Task requirements => Every line below that holds the string "picture" should be copied out.

Records for the task =>

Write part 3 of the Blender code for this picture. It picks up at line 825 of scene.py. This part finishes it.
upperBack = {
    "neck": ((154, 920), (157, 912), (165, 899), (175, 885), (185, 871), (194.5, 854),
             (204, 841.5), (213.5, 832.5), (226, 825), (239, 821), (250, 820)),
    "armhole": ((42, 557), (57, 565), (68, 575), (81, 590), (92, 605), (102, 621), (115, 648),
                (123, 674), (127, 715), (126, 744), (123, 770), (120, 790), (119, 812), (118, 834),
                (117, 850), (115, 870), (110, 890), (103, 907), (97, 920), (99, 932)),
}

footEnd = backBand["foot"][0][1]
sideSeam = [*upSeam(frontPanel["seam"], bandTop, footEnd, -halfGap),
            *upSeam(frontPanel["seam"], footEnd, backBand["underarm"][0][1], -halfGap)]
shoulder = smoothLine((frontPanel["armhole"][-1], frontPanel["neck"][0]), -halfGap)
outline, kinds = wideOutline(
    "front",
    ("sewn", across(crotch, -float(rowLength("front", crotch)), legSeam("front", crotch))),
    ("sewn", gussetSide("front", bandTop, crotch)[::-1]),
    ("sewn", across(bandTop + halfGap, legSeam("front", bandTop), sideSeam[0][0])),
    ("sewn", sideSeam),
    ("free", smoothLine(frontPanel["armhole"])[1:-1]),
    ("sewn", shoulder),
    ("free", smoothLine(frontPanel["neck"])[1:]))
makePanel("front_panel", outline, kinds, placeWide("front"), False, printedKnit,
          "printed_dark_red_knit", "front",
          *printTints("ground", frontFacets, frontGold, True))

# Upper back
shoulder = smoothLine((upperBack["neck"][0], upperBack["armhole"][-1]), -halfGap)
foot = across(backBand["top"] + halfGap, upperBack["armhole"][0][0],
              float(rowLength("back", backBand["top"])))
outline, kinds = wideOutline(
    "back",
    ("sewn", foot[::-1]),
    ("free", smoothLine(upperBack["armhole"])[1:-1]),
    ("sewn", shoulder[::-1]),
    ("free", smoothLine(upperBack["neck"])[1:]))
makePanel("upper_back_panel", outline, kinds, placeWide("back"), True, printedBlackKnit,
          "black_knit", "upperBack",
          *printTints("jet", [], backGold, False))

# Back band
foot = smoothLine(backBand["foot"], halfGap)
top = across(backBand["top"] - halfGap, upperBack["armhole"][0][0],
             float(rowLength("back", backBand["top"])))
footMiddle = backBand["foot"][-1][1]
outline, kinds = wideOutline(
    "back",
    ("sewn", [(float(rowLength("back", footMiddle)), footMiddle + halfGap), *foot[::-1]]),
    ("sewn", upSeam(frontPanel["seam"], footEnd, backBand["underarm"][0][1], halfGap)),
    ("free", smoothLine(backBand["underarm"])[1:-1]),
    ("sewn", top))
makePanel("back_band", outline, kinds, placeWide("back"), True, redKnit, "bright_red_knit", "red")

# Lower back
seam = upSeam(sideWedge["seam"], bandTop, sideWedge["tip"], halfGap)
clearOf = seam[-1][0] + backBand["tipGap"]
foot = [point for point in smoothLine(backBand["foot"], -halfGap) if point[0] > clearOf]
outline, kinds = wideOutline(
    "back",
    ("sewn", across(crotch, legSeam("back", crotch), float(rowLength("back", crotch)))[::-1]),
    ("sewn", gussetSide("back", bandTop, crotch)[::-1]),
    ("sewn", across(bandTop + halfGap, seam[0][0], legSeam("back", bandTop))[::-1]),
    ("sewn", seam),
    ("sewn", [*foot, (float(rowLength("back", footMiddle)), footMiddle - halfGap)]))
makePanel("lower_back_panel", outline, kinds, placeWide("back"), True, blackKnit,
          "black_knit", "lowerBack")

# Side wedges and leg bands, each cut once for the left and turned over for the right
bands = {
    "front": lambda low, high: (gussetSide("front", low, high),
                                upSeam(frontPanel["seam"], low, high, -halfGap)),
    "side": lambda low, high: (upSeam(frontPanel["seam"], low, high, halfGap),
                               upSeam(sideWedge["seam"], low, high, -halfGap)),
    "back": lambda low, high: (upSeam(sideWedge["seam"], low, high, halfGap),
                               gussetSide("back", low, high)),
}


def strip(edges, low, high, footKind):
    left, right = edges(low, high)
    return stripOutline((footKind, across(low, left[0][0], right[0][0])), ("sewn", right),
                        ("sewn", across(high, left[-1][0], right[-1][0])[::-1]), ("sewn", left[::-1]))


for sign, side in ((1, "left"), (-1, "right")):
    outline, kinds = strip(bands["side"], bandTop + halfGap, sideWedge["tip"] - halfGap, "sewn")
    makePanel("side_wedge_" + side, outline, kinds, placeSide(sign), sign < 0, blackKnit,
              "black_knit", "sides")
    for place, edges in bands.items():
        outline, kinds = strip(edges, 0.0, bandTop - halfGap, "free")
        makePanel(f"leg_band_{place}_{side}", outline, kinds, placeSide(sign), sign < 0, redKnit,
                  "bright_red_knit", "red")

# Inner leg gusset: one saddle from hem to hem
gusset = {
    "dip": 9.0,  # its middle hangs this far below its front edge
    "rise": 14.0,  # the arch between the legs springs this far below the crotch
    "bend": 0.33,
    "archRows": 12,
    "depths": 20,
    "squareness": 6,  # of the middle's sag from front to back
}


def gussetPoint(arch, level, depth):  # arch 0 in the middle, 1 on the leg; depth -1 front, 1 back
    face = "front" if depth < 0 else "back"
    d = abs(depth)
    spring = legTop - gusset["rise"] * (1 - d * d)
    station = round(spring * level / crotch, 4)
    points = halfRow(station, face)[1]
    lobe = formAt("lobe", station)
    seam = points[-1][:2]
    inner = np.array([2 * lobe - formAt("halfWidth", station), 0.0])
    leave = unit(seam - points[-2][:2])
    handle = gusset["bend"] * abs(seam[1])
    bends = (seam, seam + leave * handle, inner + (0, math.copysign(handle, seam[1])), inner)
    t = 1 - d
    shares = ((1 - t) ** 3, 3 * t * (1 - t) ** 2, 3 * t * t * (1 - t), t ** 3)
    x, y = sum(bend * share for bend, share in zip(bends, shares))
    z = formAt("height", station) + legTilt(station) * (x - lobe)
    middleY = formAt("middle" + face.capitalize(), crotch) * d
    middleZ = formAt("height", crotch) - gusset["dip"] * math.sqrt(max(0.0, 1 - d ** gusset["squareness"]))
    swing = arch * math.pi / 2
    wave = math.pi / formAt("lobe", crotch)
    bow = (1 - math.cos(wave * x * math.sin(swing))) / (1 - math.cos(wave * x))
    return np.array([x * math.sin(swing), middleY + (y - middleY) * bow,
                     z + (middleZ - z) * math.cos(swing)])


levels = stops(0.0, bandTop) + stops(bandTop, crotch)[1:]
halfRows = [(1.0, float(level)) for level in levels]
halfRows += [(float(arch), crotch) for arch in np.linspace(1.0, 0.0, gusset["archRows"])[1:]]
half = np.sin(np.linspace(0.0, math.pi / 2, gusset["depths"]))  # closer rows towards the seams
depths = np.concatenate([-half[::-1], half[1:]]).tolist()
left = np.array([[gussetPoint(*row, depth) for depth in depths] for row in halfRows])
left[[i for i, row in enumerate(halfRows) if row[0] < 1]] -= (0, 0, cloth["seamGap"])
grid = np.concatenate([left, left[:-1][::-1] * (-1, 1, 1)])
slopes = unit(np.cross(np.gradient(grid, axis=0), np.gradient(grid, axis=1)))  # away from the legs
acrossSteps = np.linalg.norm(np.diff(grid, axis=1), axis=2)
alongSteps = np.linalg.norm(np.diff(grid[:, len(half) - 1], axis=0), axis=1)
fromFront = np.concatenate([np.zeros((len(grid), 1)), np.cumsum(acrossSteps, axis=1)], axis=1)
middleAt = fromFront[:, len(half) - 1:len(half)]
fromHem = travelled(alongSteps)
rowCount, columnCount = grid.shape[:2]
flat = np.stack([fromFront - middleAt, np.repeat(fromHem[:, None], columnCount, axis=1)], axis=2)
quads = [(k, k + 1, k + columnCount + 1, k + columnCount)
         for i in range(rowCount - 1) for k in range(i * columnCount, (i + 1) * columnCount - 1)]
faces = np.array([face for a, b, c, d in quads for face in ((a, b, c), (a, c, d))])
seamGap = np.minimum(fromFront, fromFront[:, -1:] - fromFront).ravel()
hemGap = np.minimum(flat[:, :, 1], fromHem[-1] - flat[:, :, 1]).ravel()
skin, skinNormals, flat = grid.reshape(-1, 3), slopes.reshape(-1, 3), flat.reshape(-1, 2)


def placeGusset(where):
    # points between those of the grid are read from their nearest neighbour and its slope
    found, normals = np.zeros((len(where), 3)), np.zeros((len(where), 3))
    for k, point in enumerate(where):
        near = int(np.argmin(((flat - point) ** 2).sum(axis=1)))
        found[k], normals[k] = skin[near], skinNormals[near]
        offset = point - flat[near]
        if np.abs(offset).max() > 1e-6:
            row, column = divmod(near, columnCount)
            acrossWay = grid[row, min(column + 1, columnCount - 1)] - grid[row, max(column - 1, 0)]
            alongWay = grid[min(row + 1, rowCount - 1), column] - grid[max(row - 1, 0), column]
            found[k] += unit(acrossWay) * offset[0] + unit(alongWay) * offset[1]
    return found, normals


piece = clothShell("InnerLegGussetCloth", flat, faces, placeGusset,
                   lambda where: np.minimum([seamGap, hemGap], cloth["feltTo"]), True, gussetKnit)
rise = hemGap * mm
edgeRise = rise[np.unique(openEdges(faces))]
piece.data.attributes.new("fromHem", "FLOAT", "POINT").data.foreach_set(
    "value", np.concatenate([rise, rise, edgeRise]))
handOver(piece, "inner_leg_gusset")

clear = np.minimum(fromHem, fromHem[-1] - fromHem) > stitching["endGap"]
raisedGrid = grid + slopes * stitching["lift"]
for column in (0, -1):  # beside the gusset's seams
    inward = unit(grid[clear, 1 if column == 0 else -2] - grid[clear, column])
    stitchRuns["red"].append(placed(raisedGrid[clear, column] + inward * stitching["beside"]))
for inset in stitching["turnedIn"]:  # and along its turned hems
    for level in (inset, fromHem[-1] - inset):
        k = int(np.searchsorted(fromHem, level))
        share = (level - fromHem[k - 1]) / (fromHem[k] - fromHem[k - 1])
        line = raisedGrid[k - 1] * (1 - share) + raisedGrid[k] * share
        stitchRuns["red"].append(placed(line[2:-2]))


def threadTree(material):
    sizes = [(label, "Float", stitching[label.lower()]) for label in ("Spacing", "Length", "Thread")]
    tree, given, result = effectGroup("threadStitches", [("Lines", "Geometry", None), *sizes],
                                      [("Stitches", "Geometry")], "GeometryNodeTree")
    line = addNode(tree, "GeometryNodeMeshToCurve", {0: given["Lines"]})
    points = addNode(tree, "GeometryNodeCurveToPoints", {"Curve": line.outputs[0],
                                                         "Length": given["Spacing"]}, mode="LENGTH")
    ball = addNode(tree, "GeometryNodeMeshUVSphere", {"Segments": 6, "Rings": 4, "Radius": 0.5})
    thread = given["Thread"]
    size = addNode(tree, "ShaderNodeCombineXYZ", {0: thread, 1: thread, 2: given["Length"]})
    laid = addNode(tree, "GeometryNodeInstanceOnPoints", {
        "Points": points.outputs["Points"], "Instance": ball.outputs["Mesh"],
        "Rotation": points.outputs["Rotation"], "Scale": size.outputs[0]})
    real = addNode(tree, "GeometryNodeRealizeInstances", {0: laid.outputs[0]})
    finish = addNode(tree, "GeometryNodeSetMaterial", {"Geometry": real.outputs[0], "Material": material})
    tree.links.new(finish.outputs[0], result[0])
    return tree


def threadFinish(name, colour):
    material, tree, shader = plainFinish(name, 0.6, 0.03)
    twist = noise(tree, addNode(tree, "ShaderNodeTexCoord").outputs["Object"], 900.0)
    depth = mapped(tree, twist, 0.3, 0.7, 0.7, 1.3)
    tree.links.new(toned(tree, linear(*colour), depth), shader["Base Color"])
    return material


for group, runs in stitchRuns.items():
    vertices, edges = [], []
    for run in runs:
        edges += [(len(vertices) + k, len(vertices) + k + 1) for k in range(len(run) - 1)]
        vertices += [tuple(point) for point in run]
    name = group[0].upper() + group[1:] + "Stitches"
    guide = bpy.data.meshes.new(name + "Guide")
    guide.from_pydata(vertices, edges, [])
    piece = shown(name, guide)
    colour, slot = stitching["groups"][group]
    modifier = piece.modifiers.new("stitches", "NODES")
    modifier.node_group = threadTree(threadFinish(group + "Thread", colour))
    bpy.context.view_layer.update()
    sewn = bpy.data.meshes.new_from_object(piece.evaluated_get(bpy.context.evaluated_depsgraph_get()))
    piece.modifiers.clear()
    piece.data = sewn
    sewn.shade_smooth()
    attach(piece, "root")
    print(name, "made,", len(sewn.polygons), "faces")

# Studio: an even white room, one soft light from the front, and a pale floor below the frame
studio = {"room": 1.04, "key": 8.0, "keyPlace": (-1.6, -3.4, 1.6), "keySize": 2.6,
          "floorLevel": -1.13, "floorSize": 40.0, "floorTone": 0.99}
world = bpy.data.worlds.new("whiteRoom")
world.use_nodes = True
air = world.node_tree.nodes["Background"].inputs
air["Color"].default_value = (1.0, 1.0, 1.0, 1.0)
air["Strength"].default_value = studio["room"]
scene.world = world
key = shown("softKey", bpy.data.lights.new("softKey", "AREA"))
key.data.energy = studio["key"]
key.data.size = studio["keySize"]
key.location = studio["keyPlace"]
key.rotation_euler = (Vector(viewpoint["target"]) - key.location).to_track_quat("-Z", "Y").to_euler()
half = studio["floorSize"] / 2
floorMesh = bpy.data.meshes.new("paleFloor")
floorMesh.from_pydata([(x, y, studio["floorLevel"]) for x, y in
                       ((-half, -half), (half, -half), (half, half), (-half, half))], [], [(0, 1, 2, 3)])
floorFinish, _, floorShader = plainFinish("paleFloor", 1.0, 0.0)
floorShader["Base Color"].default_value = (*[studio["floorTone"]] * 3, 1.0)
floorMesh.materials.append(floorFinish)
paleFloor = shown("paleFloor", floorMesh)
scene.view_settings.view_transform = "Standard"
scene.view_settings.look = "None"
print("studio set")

...

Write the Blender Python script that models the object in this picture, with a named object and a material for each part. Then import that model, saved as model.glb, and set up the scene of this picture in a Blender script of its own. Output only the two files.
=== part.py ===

Exercise output =>
Write part 3 of the Blender code for this picture. It picks up at line 825 of scene.py. This part finishes it.
Write the Blender Python script that models the object in this picture, with a named object and a material for each part. Then import that model, saved as model.glb, and set up the scene of this picture in a Blender script of its own. Output only the two files.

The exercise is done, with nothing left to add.